KyuubiNoKitsune-Hime said:
The only direct evidence I ever encountered was a fellow who worked there and was part of a crew that quit within a week of being hired. One of the things he remembers is a pair of ladders they'd set up with a plank running between the two ladders across rungs, one of the ladders with no one touching it, folded and toppled the rig lengthwise. Work step ladders set in a triangular fashion have to lift to fold, they don't just do it by themselves. He also said he had incidents, painful ones, for weeks afterwards off site. But personally I've only heard anecdotal evidence.
That's not "direct evidence" it's anecdotal evidence, as you yourself indicated. Which is the flimsiest of evidence out there.

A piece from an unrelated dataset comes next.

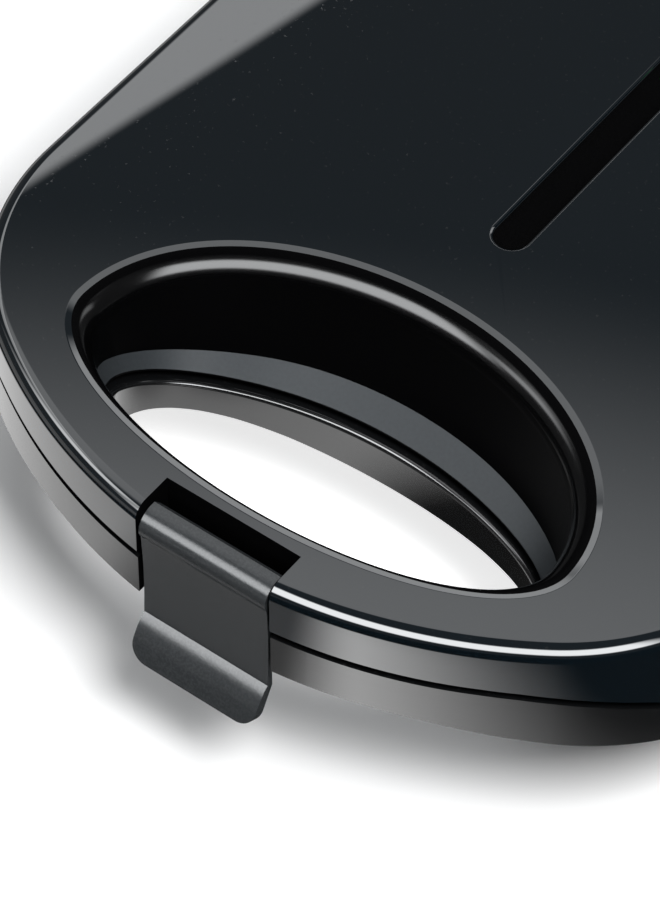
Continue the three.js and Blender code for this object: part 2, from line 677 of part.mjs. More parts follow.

KyuubiNoKitsune-Hime said:
Also being a skeptic of most things, "debunking" is often a good thing, when people are actively trying to disprove something, not supporting their own confirmation bias about something being nonexistant.
You do realize this applies to people who
want to believe in something as well right? Confirmation bias is rampant in the supernatural proponents department.
KyuubiNoKitsune-Hime said:
Sure because the idiots on Ghost Adventures are the only ones who have reported unexplainable activity. Except they're not. There have been many contractors and crews who went to work on remodeling the Goldfield Hotel, they all quit, suddenly, reporting the same sort of activity that the Ghost Adventures crew talked about. There are reports of unexplainable activity, that fits the definition of a "haunted" location, going on there going way back. Also the people who go around and find evidence that a given place isn't haunted tend to be people called "debunkers", who go in having made the decision they're not going to believe a claim, then use the most flimsy "evidence to back their view up. Neither is scientific, but when it comes to a location like the Goldfield Hotel, I'm a lot more likely to put my money on reports from a great variety of people going back decades. Instead of buying to the theories of people who are bound and determined not to believe something.
You just used the Argument Ad Populum logical fallacy there. Saying "well hey, lots of people say it's happened, so it must be true." This isn't skeptical at all. Do you believe
everything that a lot of people say happens is what they say it was? What about UFO abductions, tons of people, over several decades report those, but do you give those stories as much validity as these ghost sightings? Or the report from...shit I forget the details of it. I think it was about 60 years ago? Possibly longer, and was somewhere in South America I believe. A large number of people in this one valley, were
reported (though there is some evidence that the number of people reported to have seen it was inflated for sensationalism), that the sun in the sky moved around of it's own power. Literally moved around, and they said it was a miracle. Now, nobody else on the planet reported this happening, and since this would be something that if it did actually happen, would've been globally witnessed. But hey, supposedly, dozens of people saw it, so it must be true right? My personal opinion is that there was sporadic cloud cover, and this made it look like the sun was moving in the sky, in relation to the clouds. I've seen this happen myself with the moon on various nights.
That's why you can't use the "lot's of people say it happened, so it must have happened" stance, if you are actually being skeptical. Because it's still nothing more than a collection of anecdotal statements. Which don't have any extra weight of evidence simply by being large in volume. At best it might suggest an investigation, as having multiple sources say "something happened here" would suggest that "something" happened. But what it was, should be left up to the actual investigation results.